Perhaps because…they have been hurt by one or more Christians in one or more churches.  This is sadly all too common.  Churches are imperfect, and we sometimes hurt each other.

Or because…life has got too busy for church.  Demanding boss, children’s after-school activities and sports on Sundays, support for elderly parents, house and garden, hobbies, relaxing time with spouse to protect marriage…  Add the fact that we all know that the church, like any organisation, is also keen to sign newcomers up to rotas, and make them even busier. (I am one of the people who recruits, so I know.)

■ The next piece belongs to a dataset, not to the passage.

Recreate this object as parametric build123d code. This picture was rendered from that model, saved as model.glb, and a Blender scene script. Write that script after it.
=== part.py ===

But for some, perhaps, because they have a few questions, and find the traditional answers too glib…

  1. Does the existence, and unequal distribution of, suffering make it impossible to believe in a good God?
  2. Has modern science done away with the need for God as a first cause and sustainer of the universe?
  3. Does post-Biblical history, including the history of the church, reveal the activity and purpose of a loving and all-powerful God, and if not why not?
  4. The Bible – with all its apparent inconsistences, contradictions, oddities and incomprehensibilities, what does it mean to say it is the Word of God?
  5. What does God really want 21st century Christians to do with their lives, individually and together, and why is it so hard to reach a common understanding on what is important?

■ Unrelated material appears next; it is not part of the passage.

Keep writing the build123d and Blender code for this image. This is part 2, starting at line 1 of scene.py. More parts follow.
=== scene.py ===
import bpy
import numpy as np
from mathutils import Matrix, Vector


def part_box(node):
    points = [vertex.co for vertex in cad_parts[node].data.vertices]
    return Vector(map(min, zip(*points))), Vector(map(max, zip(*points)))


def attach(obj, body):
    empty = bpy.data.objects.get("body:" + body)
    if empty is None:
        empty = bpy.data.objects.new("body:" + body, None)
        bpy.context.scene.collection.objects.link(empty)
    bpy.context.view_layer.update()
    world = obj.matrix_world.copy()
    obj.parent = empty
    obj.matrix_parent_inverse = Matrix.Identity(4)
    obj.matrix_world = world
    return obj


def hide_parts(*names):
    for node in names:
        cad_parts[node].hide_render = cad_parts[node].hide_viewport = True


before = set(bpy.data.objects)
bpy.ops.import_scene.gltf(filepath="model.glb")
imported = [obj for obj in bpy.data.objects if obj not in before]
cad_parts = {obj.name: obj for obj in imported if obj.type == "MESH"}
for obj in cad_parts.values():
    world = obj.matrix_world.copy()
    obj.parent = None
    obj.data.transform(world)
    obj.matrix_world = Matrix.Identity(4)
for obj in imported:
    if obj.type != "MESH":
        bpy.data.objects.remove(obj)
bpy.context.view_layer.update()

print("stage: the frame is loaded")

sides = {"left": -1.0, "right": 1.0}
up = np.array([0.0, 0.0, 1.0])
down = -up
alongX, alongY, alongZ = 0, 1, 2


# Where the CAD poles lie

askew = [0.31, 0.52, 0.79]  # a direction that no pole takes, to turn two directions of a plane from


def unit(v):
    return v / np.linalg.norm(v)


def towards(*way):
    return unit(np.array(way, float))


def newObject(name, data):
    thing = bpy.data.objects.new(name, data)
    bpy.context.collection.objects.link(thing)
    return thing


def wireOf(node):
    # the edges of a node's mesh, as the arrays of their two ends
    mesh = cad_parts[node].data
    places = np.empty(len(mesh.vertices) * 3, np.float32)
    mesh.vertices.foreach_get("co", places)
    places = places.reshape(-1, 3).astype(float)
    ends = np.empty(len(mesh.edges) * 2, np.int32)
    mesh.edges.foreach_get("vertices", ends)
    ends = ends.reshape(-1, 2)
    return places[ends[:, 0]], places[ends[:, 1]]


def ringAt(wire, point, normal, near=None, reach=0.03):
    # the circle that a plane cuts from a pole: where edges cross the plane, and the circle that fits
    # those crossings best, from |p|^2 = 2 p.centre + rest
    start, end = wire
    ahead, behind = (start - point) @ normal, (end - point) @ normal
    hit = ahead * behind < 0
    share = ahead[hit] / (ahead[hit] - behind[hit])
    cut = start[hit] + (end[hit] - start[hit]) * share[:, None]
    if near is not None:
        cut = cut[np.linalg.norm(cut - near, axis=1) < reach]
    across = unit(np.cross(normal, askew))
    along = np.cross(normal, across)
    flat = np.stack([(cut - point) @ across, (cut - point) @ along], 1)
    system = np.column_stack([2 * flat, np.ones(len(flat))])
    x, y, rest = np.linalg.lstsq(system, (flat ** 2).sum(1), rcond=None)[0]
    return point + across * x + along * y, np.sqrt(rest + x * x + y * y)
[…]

It seems to me that people, including the writers of the Bible (Job, Ecclesiastes and Psalms, in particular) have been pondering the first of these questions for a long time.  The study is called theodicy.  The second is also widely discussed and argued over.  My complete ignorance of science makes it difficult for me to say anything relevant or helpful.

I have seen astonishingly little on the third question (God in history), which I find fascinating.  I decided to make it a bit of a Project a few years ago, but I had not finished reading St Augustine’s “City of God”, which apparently is the basic text, when Dorac Kingsbrother arrived in my life and took over all the space left from work, church and family.  Seriously, no one has been able to tell me what particular branch of theology I am looking for, let alone supply a booklist.

And then, fourthly, there’s the Bible.  I think two things are self-evident (really) –  a) that there are a lot of parts of the Bible that are apparently inconsistent or impossible to take seriously.  (Apparently, note.)

And b) that after two thousand years, it is highly unlikely that any question or idea I have about the Bible has not been thought by someone else first.  Many of these thoughts are available on Google.

If I were a more practical or more loving person, I would be more concerned about question 5…

Are there other basic questions to be addressed?  What have I omitted?  (Homosexuality, the issue that is plainly going to tear most of the larger churches apart in the next few years, unless God protects them by His grace, is covered under questions 4 and 5.)

These are the questions that sometimes make atheism seem the appropriate response.

But on the other hand…

I am a Christian because:

  • I still don’t see how something comes out of nothing, and life out of unlife, without God;
  • Joy, altruism, beauty, love, consciousness and the perception of beauty must have come from somewhere. (Basically the mechanistic explanation of the universe doesn’t satisfy me, and I haven’t found any other that betters Christianity);
  • I believe that Jesus rose from the dead;
  • I have not personally witnessed any miraculous answers to prayer, but other people have;
  • When I pray, I sometimes don’t feel alone;
  • And if I’m really honest (full disclosure) because being a Christian brings me joy, hope and purpose, and an opportunity to hang out with lots of wonderful people, living and dead, and after 40 years I would be sorry and embarrassed to walk away.

I want to address these topics.  Is anyone else interested?  Once again, I have no qualifications for this.  I’ve been reading the Bible for a long time; that’s all.  I am partly looking for, and looking to share, assistance from those who do.  I’m currently reading “Questions Christians Hope No One Will Ask (With Answers)” by Mark Mittelberg, and have just finished “Christianity and History” by Herbert Butterfield.  On the pile by the bed post-Christmas are “How to be a Bad Christian” by Dave Tomlinson, and “Good Disagreement” edited by Andrew Atherstone and Andrew Goddard (forward by Justin Welby, chapters by Ian Paul and Tom Wright).

What else should I read?  What websites should I look at?

Until next time… The Partial, Prejudiced and Ignorant Blogger

 

 

3 Comments
  • Judith Renton

    12th January 2016 at 10:22 pm Reply

    Interesting comments.
    On a slight aside, I have seen my views on the Bible have changed as I have grown older/matured/grown up/wised up…delete as you see fit. What was black and white i have realised it not at all like that, and I have discovered a God who is much more loving than the one I thought I saw there.
    It probably didn’t help that my Children’s bible, many years ago, had an exclamation mark each time Jesus said anything, and I knew – because my teacher told me – that meant Jesus shouted. i didn’t like the idea of a shouty Jesus, but I wonder if some grown ups still think of Him like that.
    The book I have enjoyed is Jesus Through Middle Eastern Eyes by Kenneth Bailey – a look at how we look at the Bible from our western perspective and miss a lot of the meaning because we don’t understand the culture of the day.
    Ad anything by Tom Wright!!

    • Vicky

      9th January 2017 at 12:15 am Reply

      Keep these arlictes coming as they’ve opened many new doors for me.

  • Judith Renton

    9th January 2017 at 4:42 pm Reply

    Nice to have this post pop up…I would add something to Penny’s list of why she is a Christian – Because the Jesus I see in the Bible was so different to how people were then…his attitude to women, the poor, justice etc…a friends pointed that out to me and it made me realise that his totally different view /attitude was so counter culture that He must have been inspired by God…much more than just a ‘good teacher’ as it is so far removed from what was the norm then.